In the severance heard round the world, Paramount has cut its contract to veteran actor/placenta eater Tom Cruise. Says Viacom chief Sumner Redstone, “It’s nothing to do with his acting ability, he’s a terrific actor… but we don’t think that someone who effectuates creative suicide and costs the company revenue should be on the lot.”
Which got us to thinking: If Tom Cruise were in fact to commit creative suicide, he would definitely go out with a bang — one shot out of a ruby-encrusted air cannon, surely. Here are some other ways Tom Cruise could commit suicide creatively:
- He could hangglide off of the roof of the Scientology Celebrity Center and into the mouth of an active volcano
- He could swallow one end of the e-meter, put the other end up his rear, and run a charge through it.

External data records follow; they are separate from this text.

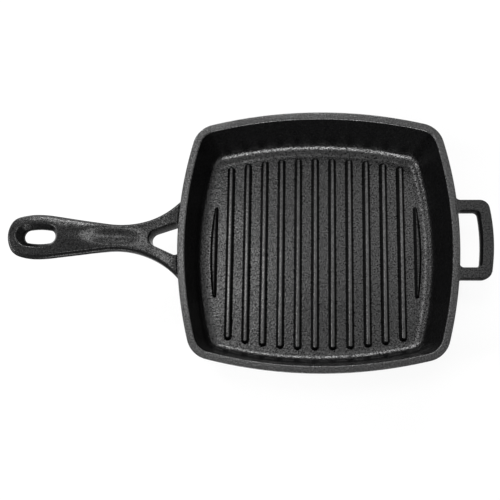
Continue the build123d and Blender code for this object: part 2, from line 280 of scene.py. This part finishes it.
def seasoned_iron(name, gloss, gleam, pebble, steep):
    """Black baked oil on sand-cast iron: pebbled skin, soft unevenness, patchy gloss. Gleam is
    the range of reflection. Steep gives the levels between which it rises, and its share on
    steep faces: painted shade that weakens the reflection there, standing in for a dark room
    around the pan."""
    paint = bpy.data.materials.new(name)
    paint.use_nodes = True
    tree = paint.node_tree
    shader = tree.nodes["Principled BSDF"]
    shader.inputs["IOR"].default_value = iron_ior
    place = tree.nodes.new("ShaderNodeTexCoord")

    def noise(scale, detail, rough):
        node = tree.nodes.new("ShaderNodeTexNoise")
        node.inputs["Scale"].default_value = scale
        node.inputs["Detail"].default_value = detail
        node.inputs["Roughness"].default_value = rough
        tree.links.new(place.outputs["Object"], node.inputs["Vector"])
        return node.outputs["Fac"]

    def spread(source, low, high):
        node = tree.nodes.new("ShaderNodeMapRange")
        node.inputs["From Min"].default_value = noise_range[0]
        node.inputs["From Max"].default_value = noise_range[1]
        node.inputs["To Min"].default_value = low
        node.inputs["To Max"].default_value = high
        tree.links.new(source, node.inputs["Value"])
        return node.outputs["Result"]

    def bump(height, distance, strength):
        node = tree.nodes.new("ShaderNodeBump")
        node.inputs["Distance"].default_value = distance
        node.inputs["Strength"].default_value = strength
        tree.links.new(height, node.inputs["Height"])
        return node

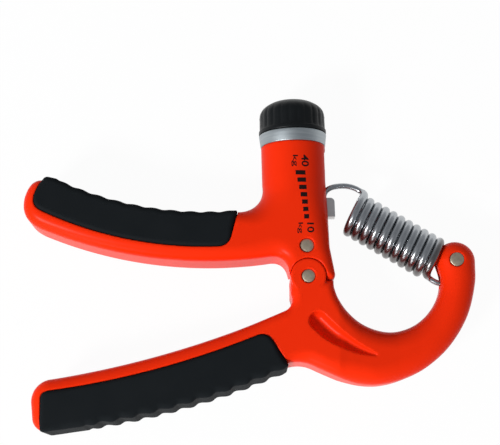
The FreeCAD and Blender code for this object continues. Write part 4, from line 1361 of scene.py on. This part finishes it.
def add_floor():
    """A pale floor that cameras and reflections see nearly white, and that keeps the object's shadow."""
    mesh = bpy.data.meshes.new("floor")
    s = FLOOR_SIZE / 2
    mesh.from_pydata([(-s, -s, 0), (s, -s, 0), (s, s, 0), (-s, s, 0)], [], [(0, 1, 2, 3)])
    floor = bpy.data.objects.new("floor", mesh)
    bpy.context.scene.collection.objects.link(floor)
    floor.location.z = -FLOOR_DROP
    material = bpy.data.materials.new("pale_floor")
    material.use_nodes = True
    tree = material.node_tree
    tree.nodes.clear()
    output = tree.nodes.new("ShaderNodeOutputMaterial")
    diffuse = tree.nodes.new("ShaderNodeBsdfDiffuse")
    diffuse.inputs["Color"].default_value = (FLOOR_GREY, FLOOR_GREY, FLOOR_GREY, 1)
    glow = tree.nodes.new("ShaderNodeEmission")
    glow.inputs["Strength"].default_value = 1.0
    path = tree.nodes.new("ShaderNodeLightPath")
    seen = add_maths(tree, "MAXIMUM", path.outputs["Is Camera Ray"], path.outputs["Is Glossy Ray"])
    seen = add_maths(tree, "MAXIMUM", seen, path.outputs["Is Transmission Ray"])
    mix = tree.nodes.new("ShaderNodeMixShader")
    tree.links.new(add_range(tree, seen, 0, FLOOR_WHITE), mix.inputs["Fac"])
    tree.links.new(diffuse.outputs[0], mix.inputs[1])
    tree.links.new(glow.outputs[0], mix.inputs[2])
    tree.links.new(mix.outputs[0], output.inputs["Surface"])
    mesh.materials.append(material)


def add_lamp(name, place, size, power):
    """A soft square lamp that looks at the object."""
    data = bpy.data.lights.new(name, "AREA")
    data.size = size
    data.energy = power
    lamp = bpy.data.objects.new(name, data)
    bpy.context.scene.collection.objects.link(lamp)
    lamp.location = place
    lamp.rotation_euler = (TARGET - Vector(place)).to_track_quat("-Z", "Y").to_euler()


def add_world():
    """A plain grey studio, lighter near the floor."""
    world = bpy.data.worlds.new("studio")
    bpy.context.scene.world = world
    world.use_nodes = True
    tree = world.node_tree
    background = tree.nodes["Background"]
    place = tree.nodes.new("ShaderNodeTexCoord")
    split = tree.nodes.new("ShaderNodeSeparateXYZ")
    ramp = tree.nodes.new("ShaderNodeValToRGB")
    ramp.color_ramp.elements[0].color = (*SKY_LOW, 1)
    ramp.color_ramp.elements[1].color = (*SKY_HIGH, 1)
    ramp.color_ramp.elements[1].position = SKY_HIGH_FROM
    tree.links.new(place.outputs["Generated"], split.inputs[0])
    tree.links.new(split.outputs["Z"], ramp.inputs["Fac"])
    tree.links.new(ramp.outputs["Color"], background.inputs["Color"])
    background.inputs["Strength"].default_value = SKY_STRENGTH


def add_camera():
    data = bpy.data.cameras.new("camera")
    data.sensor_width = SENSOR
    data.lens = LENS
    data.clip_start = 0.01
    camera = bpy.data.objects.new("camera", data)
    bpy.context.scene.collection.objects.link(camera)
    back = Vector((0, -math.cos(CAMERA_UP), math.sin(CAMERA_UP)))
    camera.location = TARGET + back * CAMERA_DISTANCE
    camera.rotation_euler = (-back).to_track_quat("-Z", "Y").to_euler()
    bpy.context.scene.camera = camera


add_floor()
add_world()
for lamp in LAMPS:
    add_lamp(*lamp)
add_camera()
bpy.context.scene.view_settings.view_transform = "Standard"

- He could leave some shrimp out in the sun for a few weeks, then eat it.
- He could do his own stunts in Faces of Death 7.
- He could wait 16 years until Suri is old enough to drive, then steer her into oncoming traffic until a tractor trailer slams into the passenger side.
- He could take a single vitamin.
- He could go swimming off the coast of Ethiopia and get slayed by pirates.
- He could do tragically badly on Celebrity Fear Factor.
- He could buy a horse and ride it off the edge of the Grand Canyon.
- He could get lost in the deadened gaze of wife Katie Holmes, never finding his way out and suffocating to death.
Seems like the last one is the most likely. Any other ideas for Tom Cruise’s creative suicide?